Science in the lab across scales
How are barriers formed and disrupted in the gut? We address this question by working across tissue-scale and organotypic models, using patient-derived organoids and human tissues to investigate how epithelial junctions organize at the nanoscale and shape tissue architecture. We are developing ways to archive higher quantitative information on large and complex volumetric samples using LLM- based approaches for segmentation. By linking junctional organization to morphological changes, we aim to understand how structural disruptions translate into functional defects in diseases such as IBD.
What drives adhesion at cell-cell interfaces? The collective behavior of molecules gives rise to functional complexes that drive cellular organization. We investigate how biomolecules such as proteins, lipids, and glycans dynamically organize at cell–cell interfaces to understand how their coordinated structure leads to function. We are exploring how different self-organization mechanisms including the formation of membrane condensates evolve and regulate cell-cell interactions.

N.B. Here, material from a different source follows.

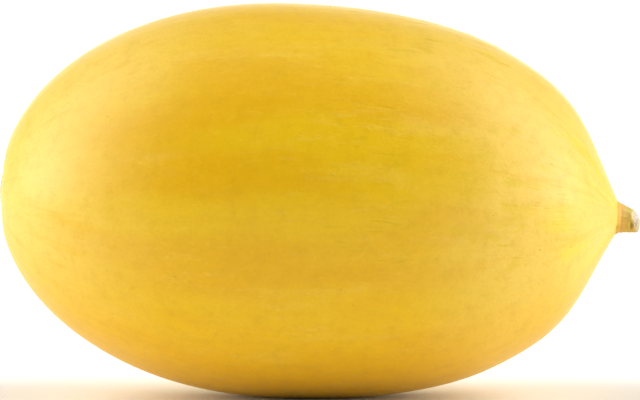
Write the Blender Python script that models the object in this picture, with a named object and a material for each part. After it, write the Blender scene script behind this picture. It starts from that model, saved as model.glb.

How do biomolecular condensates contribute to disease? We collaborate with diverse teams to investigate how condensates and membraneless compartments drive pathological processes such as ALS.
What tools best answer the biology? We leverage cutting-edge technologies to drive discovery, combining STED super-resolution microscopy with adaptive optics to visualize and dynamically track processes at the nanoscale. We further exploit the optical properties of biological samples using approaches such as FLIM, FCS, FRAP, and live-cell imaging to probe molecular behavior and dynamics in their native context.